— PROBLEM DESCRIPTION —
Write out the listing in full, matching it word for word.

— PROVIDED MATERIAL —

____

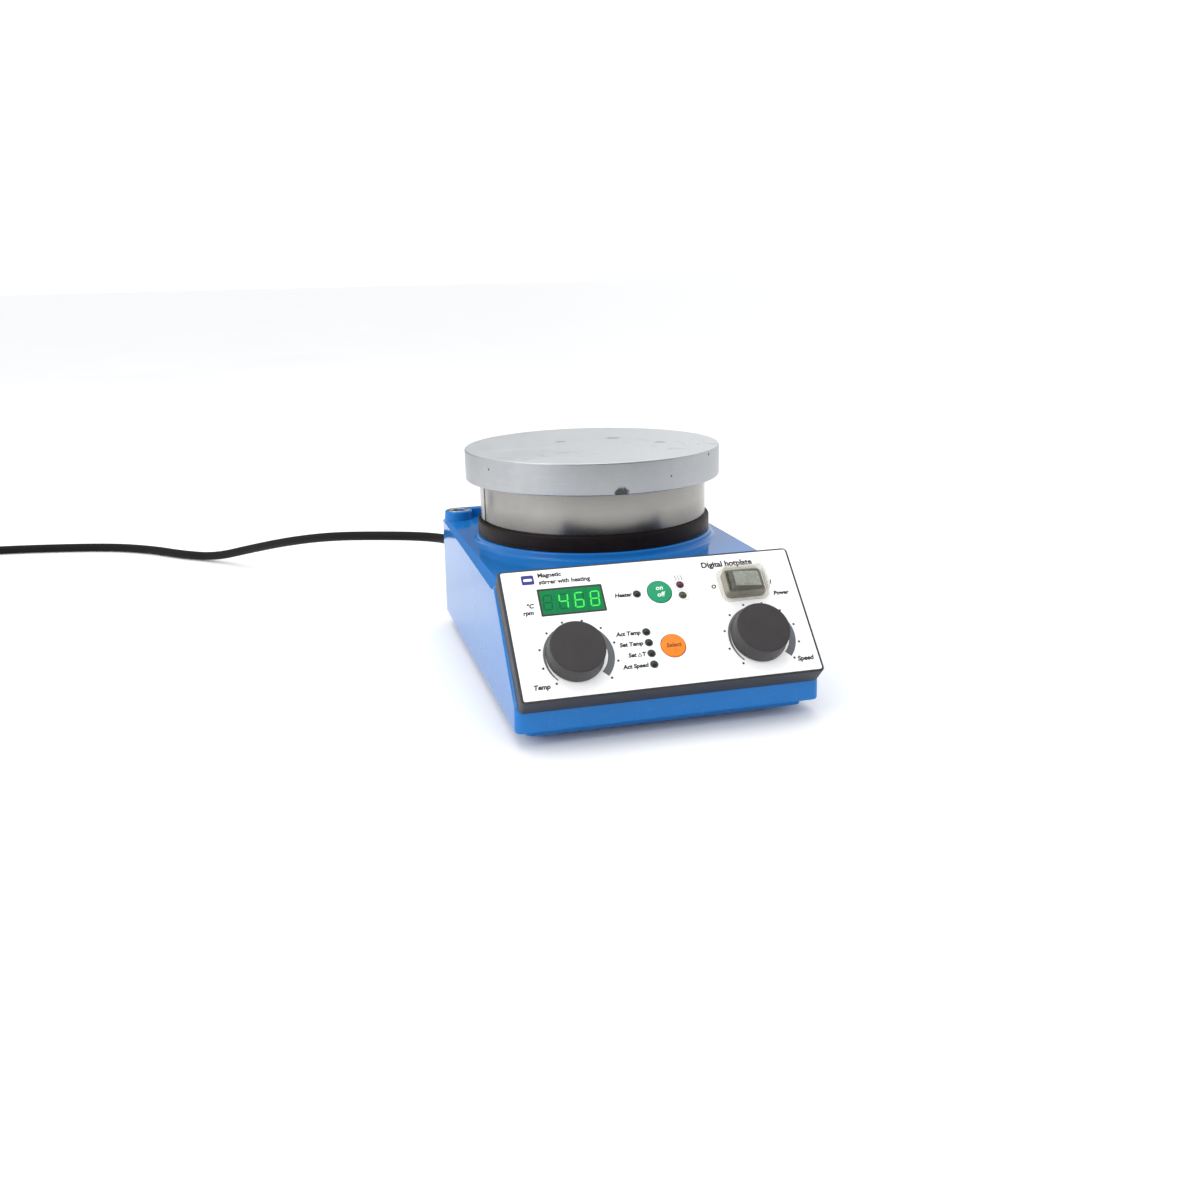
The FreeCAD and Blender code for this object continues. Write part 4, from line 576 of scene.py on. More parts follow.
def make_boot_finish():
    """Clear silicone, yellowed and cloudy: thin when seen straight through, milky at its edges."""
    made = Finish("clear_boot", IOR=1.40)
    patches = made.group(mottle_group, Scale=130.0, Spread=0.2)["Mask"]
    tint = made.mix(patches, colour((0.66, 0.62, 0.46)), colour((0.80, 0.76, 0.61)))
    made.set("Base Color", tint)
    made.set("Roughness", made.span(patches, 0.0, 1.0, 0.10, 0.20))
    made.bump(made.noise(made.where, 350.0, 3.0), 0.3, 0.0001)
    facing = made.add("LayerWeight", {"Blend": 0.5}).outputs["Facing"]
    cloud = made.math("ADD", made.span(facing, 0.2, 0.95, 0.03, 0.45),
                      made.math("MULTIPLY", patches, 0.03))
    made.set("Alpha", cloud)
    return made.material


def make_window_finish():
    """Green filter pane over the digits, with faint patches of lighter and darker green."""
    made = Finish("display_filter", IOR=1.45, Roughness=0.2, Specular_IOR_Level=0.1)
    patches = made.group(mottle_group, Scale=160.0, Spread=0.3)["Mask"]
    made.set("Base Color", made.mix(patches, colour((0.008, 0.185, 0.058)),
                                    colour((0.012, 0.215, 0.072))))
    made.bump(made.noise(made.where, 900.0, 2.0), 0.1, 0.00002)
    return made.material


def glowing(name, base, light, strength):
    """Lit print: a plain plastic that also gives out light in faint patches."""
    made = Finish(name, Roughness=0.4, Emission_Strength=strength)
    patches = made.group(mottle_group, Scale=300.0, Spread=0.3)["Mask"]
    dimmer = tuple(value * 0.8 for value in light)
    made.set("Base Color", colour(base))
    made.set("Emission Color", made.mix(patches, colour(dimmer), colour(light)))
    return made.material


finishes = {
    "blue_paint": make_paint_finish(),
    "plate_aluminium": make_plate_finish(),
    "skirt_steel": make_skirt_finish(),
    "label_film": make_label_finish(),
    "clear_boot": make_boot_finish(),
    "display_filter": make_window_finish(),
    "black_rubber": plain("black_rubber", (0.009, 0.005, 0.005), (0.016, 0.010, 0.010),
                          (0.42, 0.58), specks=0.15, speck_colour=(0.12, 0.10, 0.09),
                          Specular_IOR_Level=0.15),
    "zinc_screw": turned_metal("zinc_screw", (0.5, 0.49, 0.46), (0.68, 0.67, 0.64),
                               (0.3, 0.45)),
    "turned_steel": turned_metal("turned_steel", (0.46, 0.46, 0.46), (0.66, 0.66, 0.65),
                                 (0.24, 0.4)),
    "bezel_plastic": plain("bezel_plastic", (0.024, 0.025, 0.030), (0.033, 0.034, 0.040),
                           (0.46, 0.6), grain=2600.0, grain_depth=0.00004, specks=0.15,
                           speck_colour=(0.2, 0.2, 0.2)),
    "display_case": plain("display_case", (0.02, 0.03, 0.025), (0.03, 0.04, 0.035),
                          (0.4, 0.5)),
    "circuit_board": plain("circuit_board", (0.01, 0.12, 0.05), (0.02, 0.2, 0.08),
                           (0.3, 0.4)),
    "black_parts": plain("black_parts", (0.02, 0.02, 0.02), (0.03, 0.03, 0.03), (0.4, 0.5)),
    "led_lens": plain("led_lens", (0.010, 0.018, 0.013), (0.016, 0.026, 0.020), (0.14, 0.22),
                      grain=900.0, Specular_IOR_Level=0.4),
    "green_key": plain("green_key", (0.006, 0.275, 0.12), (0.012, 0.315, 0.145),
                       (0.34, 0.46), scale=150.0, Specular_IOR_Level=0.3),
    "orange_key": plain("orange_key", (0.83, 0.20, 0.012), (0.90, 0.235, 0.02),
                        (0.34, 0.46), scale=150.0, Specular_IOR_Level=0.3),
    "knob_plastic": plain("knob_plastic", (0.026, 0.023, 0.025), (0.033, 0.029, 0.031),
                          (0.42, 0.54), scale=90.0, grain=2300.0, grain_depth=0.00003,
                          specks=0.18, speck_colour=(0.22, 0.21, 0.21)),
    "switch_plastic": plain("switch_plastic", (0.022, 0.022, 0.023), (0.035, 0.035, 0.036),
                            (0.35, 0.5)),
    "rocker_lens": plain("rocker_lens", (0.020, 0.023, 0.020), (0.034, 0.038, 0.034),
                         (0.25, 0.38), scale=120.0),
    "ceramic_part": plain("ceramic_part", (0.75, 0.73, 0.68), (0.85, 0.83, 0.78),
                          (0.5, 0.7)),
    "fibre_board": plain("fibre_board", (0.8, 0.78, 0.72), (0.9, 0.88, 0.82), (0.7, 0.9)),
    "copper_winding": plain("copper_winding", (0.5, 0.2, 0.08), (0.65, 0.3, 0.14),
                            (0.25, 0.4), Metallic=0.8),
    "magnet_nickel": plain("magnet_nickel", (0.6, 0.58, 0.55), (0.7, 0.68, 0.65),
                           (0.15, 0.25), Metallic=1.0),
    "cord_rubber": plain("cord_rubber", (0.003, 0.003, 0.003), (0.005, 0.005, 0.005),
                         (0.42, 0.55), specks=0.12, speck_colour=(0.06, 0.06, 0.06),
                         Specular_IOR_Level=0.15),
    "plug_plastic": plain("plug_plastic", (0.015, 0.015, 0.015), (0.024, 0.024, 0.024),
                          (0.4, 0.52), grain=2200.0, grain_depth=0.00004),
    "pin_metal": plain("pin_metal", (0.66, 0.64, 0.58), (0.78, 0.76, 0.7), (0.18, 0.3),
                       Metallic=1.0),
}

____

— ANSWER FOR THE TASK —
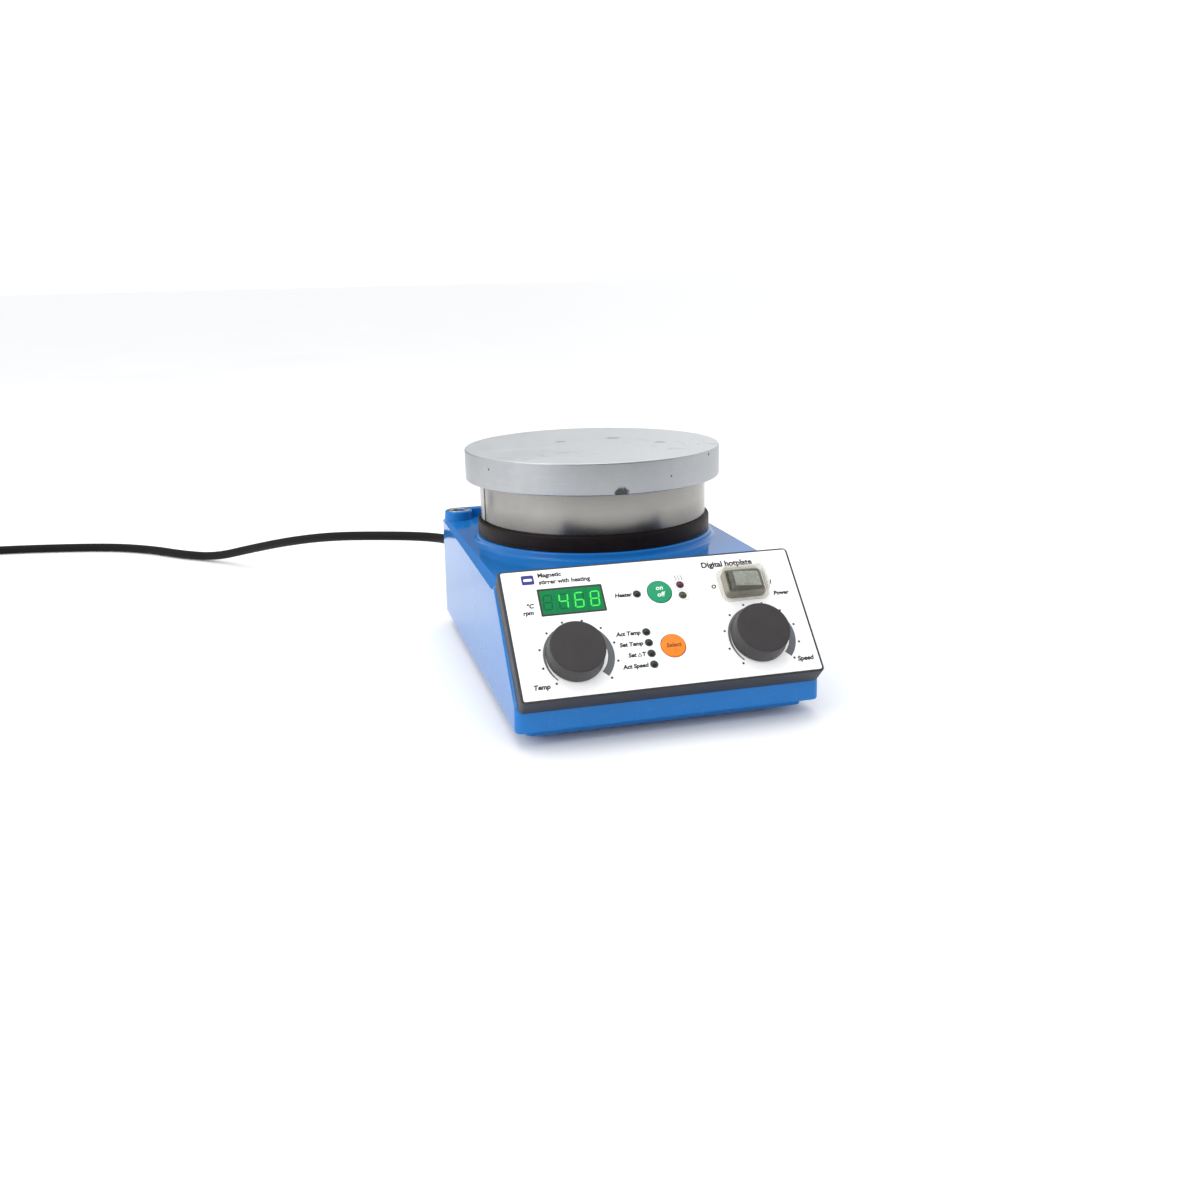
The FreeCAD and Blender code for this object continues. Write part 4, from line 576 of scene.py on. More parts follow.
def make_boot_finish():
    """Clear silicone, yellowed and cloudy: thin when seen straight through, milky at its edges."""
    made = Finish("clear_boot", IOR=1.40)
    patches = made.group(mottle_group, Scale=130.0, Spread=0.2)["Mask"]
    tint = made.mix(patches, colour((0.66, 0.62, 0.46)), colour((0.80, 0.76, 0.61)))
    made.set("Base Color", tint)
    made.set("Roughness", made.span(patches, 0.0, 1.0, 0.10, 0.20))
    made.bump(made.noise(made.where, 350.0, 3.0), 0.3, 0.0001)
    facing = made.add("LayerWeight", {"Blend": 0.5}).outputs["Facing"]
    cloud = made.math("ADD", made.span(facing, 0.2, 0.95, 0.03, 0.45),
                      made.math("MULTIPLY", patches, 0.03))
    made.set("Alpha", cloud)
    return made.material


def make_window_finish():
    """Green filter pane over the digits, with faint patches of lighter and darker green."""
    made = Finish("display_filter", IOR=1.45, Roughness=0.2, Specular_IOR_Level=0.1)
    patches = made.group(mottle_group, Scale=160.0, Spread=0.3)["Mask"]
    made.set("Base Color", made.mix(patches, colour((0.008, 0.185, 0.058)),
                                    colour((0.012, 0.215, 0.072))))
    made.bump(made.noise(made.where, 900.0, 2.0), 0.1, 0.00002)
    return made.material


def glowing(name, base, light, strength):
    """Lit print: a plain plastic that also gives out light in faint patches."""
    made = Finish(name, Roughness=0.4, Emission_Strength=strength)
    patches = made.group(mottle_group, Scale=300.0, Spread=0.3)["Mask"]
    dimmer = tuple(value * 0.8 for value in light)
    made.set("Base Color", colour(base))
    made.set("Emission Color", made.mix(patches, colour(dimmer), colour(light)))
    return made.material


finishes = {
    "blue_paint": make_paint_finish(),
    "plate_aluminium": make_plate_finish(),
    "skirt_steel": make_skirt_finish(),
    "label_film": make_label_finish(),
    "clear_boot": make_boot_finish(),
    "display_filter": make_window_finish(),
    "black_rubber": plain("black_rubber", (0.009, 0.005, 0.005), (0.016, 0.010, 0.010),
                          (0.42, 0.58), specks=0.15, speck_colour=(0.12, 0.10, 0.09),
                          Specular_IOR_Level=0.15),
    "zinc_screw": turned_metal("zinc_screw", (0.5, 0.49, 0.46), (0.68, 0.67, 0.64),
                               (0.3, 0.45)),
    "turned_steel": turned_metal("turned_steel", (0.46, 0.46, 0.46), (0.66, 0.66, 0.65),
                                 (0.24, 0.4)),
    "bezel_plastic": plain("bezel_plastic", (0.024, 0.025, 0.030), (0.033, 0.034, 0.040),
                           (0.46, 0.6), grain=2600.0, grain_depth=0.00004, specks=0.15,
                           speck_colour=(0.2, 0.2, 0.2)),
    "display_case": plain("display_case", (0.02, 0.03, 0.025), (0.03, 0.04, 0.035),
                          (0.4, 0.5)),
    "circuit_board": plain("circuit_board", (0.01, 0.12, 0.05), (0.02, 0.2, 0.08),
                           (0.3, 0.4)),
    "black_parts": plain("black_parts", (0.02, 0.02, 0.02), (0.03, 0.03, 0.03), (0.4, 0.5)),
    "led_lens": plain("led_lens", (0.010, 0.018, 0.013), (0.016, 0.026, 0.020), (0.14, 0.22),
                      grain=900.0, Specular_IOR_Level=0.4),
    "green_key": plain("green_key", (0.006, 0.275, 0.12), (0.012, 0.315, 0.145),
                       (0.34, 0.46), scale=150.0, Specular_IOR_Level=0.3),
    "orange_key": plain("orange_key", (0.83, 0.20, 0.012), (0.90, 0.235, 0.02),
                        (0.34, 0.46), scale=150.0, Specular_IOR_Level=0.3),
    "knob_plastic": plain("knob_plastic", (0.026, 0.023, 0.025), (0.033, 0.029, 0.031),
                          (0.42, 0.54), scale=90.0, grain=2300.0, grain_depth=0.00003,
                          specks=0.18, speck_colour=(0.22, 0.21, 0.21)),
    "switch_plastic": plain("switch_plastic", (0.022, 0.022, 0.023), (0.035, 0.035, 0.036),
                            (0.35, 0.5)),
    "rocker_lens": plain("rocker_lens", (0.020, 0.023, 0.020), (0.034, 0.038, 0.034),
                         (0.25, 0.38), scale=120.0),
    "ceramic_part": plain("ceramic_part", (0.75, 0.73, 0.68), (0.85, 0.83, 0.78),
                          (0.5, 0.7)),
    "fibre_board": plain("fibre_board", (0.8, 0.78, 0.72), (0.9, 0.88, 0.82), (0.7, 0.9)),
    "copper_winding": plain("copper_winding", (0.5, 0.2, 0.08), (0.65, 0.3, 0.14),
                            (0.25, 0.4), Metallic=0.8),
    "magnet_nickel": plain("magnet_nickel", (0.6, 0.58, 0.55), (0.7, 0.68, 0.65),
                           (0.15, 0.25), Metallic=1.0),
    "cord_rubber": plain("cord_rubber", (0.003, 0.003, 0.003), (0.005, 0.005, 0.005),
                         (0.42, 0.55), specks=0.12, speck_colour=(0.06, 0.06, 0.06),
                         Specular_IOR_Level=0.15),
    "plug_plastic": plain("plug_plastic", (0.015, 0.015, 0.015), (0.024, 0.024, 0.024),
                          (0.4, 0.52), grain=2200.0, grain_depth=0.00004),
    "pin_metal": plain("pin_metal", (0.66, 0.64, 0.58), (0.78, 0.76, 0.7), (0.18, 0.3),
                       Metallic=1.0),
}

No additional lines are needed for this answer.